Wednesday, March 24, 2021

Performance piece


For this project I wanted to discuss the sexual harassment of women through cat calling. It’s difficult to convey this topic when society today has been desensitized to violence, especially violence against women. Most women can tell you how uncomfortable even unsafe it can feel to be cat called, approached, followed, or even screamed at from across the street. How has this been so normalized? It comes down to the patriarchal power dynamics of men’s objectification of woman as a body to be enjoyed and looked at. "Patriarchy is a political-social system that insists that males are inherently dominating, superior to everything and everyone deemed weak, especially females, and endowed with the right to dominate and rule over the weak and to maintain that dominance through various forms of psychological terrorism and violence."(Bell hooks).  It doesn’t matter how women dress or act, getting cat called happens regardless.

 I wasn’t sure how to show the uncomfortable feeling of a man you don’t know commenting on your body or demanding your attention. There is no consenting to being catcalled, so just like someone can subject any woman in public to discomfort, I am subjecting you to both be uncomfortable and see me uncomfortable. I personally hate wet socks, a somewhat universal pet peeve for a lot of people. So, of course, I got in the shower wearing my socks. 

 I am NOT comparing a pet peeve to harassment, but, by posting it I’m making you become an aspect of this performance. Your discomfort is the focus of the video. Similar to the way Mickalene Thomas uses the viewer to make commentary on the history of objectification. Instead the photos question art historical traditions of objectifying women: in “Le déjeuner sur l’herbe: les trois femmes noires,” a wry feminist pastiche on Manet’s notorious 1862 painting, one woman squints, her chin propped in her hand, assessing the viewer assessing her.” (Dunne).

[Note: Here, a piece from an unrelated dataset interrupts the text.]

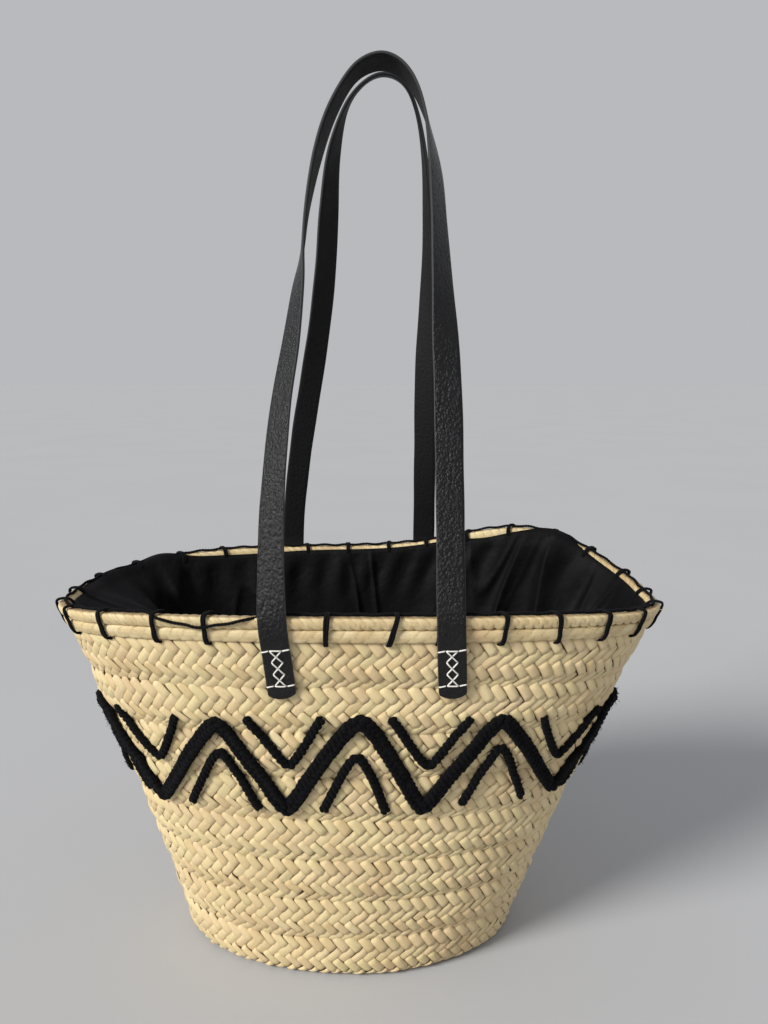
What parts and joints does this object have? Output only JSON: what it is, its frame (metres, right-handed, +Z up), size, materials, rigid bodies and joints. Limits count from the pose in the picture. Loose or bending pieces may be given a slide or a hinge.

 This video is invasive and uncomfortable to see (as well as make and post), which is a part of the fundamentals of performance art. Performance artists try to push boundaries and make people rethink things like their environment, bodies, and morals. Often by shocking the viewer or making them uncomfortable. One artist to do this was Ana Mendieta who loved to rethink femininity and identity both to nation and body. Her well known recreated rape scene used shock and discomfort to draw attention to the violence of rape, specifically after a rape incident on her college campus. What I don’t like about the performance piece is that, although awareness is important to better handle sexual assault and rape, I think the recreation may have been too jarring and tackless. So I decided for my performance to recreate discomfort without recreating trauma. (Although it’s a lot easier to tackle cat calling opposed to rape). Although I wish the video spoke for itself without needing my explanation to make any sense, I guess a lot of performance art doesn’t seem clear at first. 


Quotes (I hated this chapter bc it’s basing almost all information on oil painting and art theory from the rococo period works which SUCKED)

“ the idealized appearances he found in the painting were an aid, a support, to his own view of himself.” (101)

“Such pictures assert two things: that the poor are happy, and that the better off are a source of hope for the world”(104). This is why naturalism followed rococo movement; to re portray working class and bring a realistic perspective to socio-economic issues inflicted by the wealthy.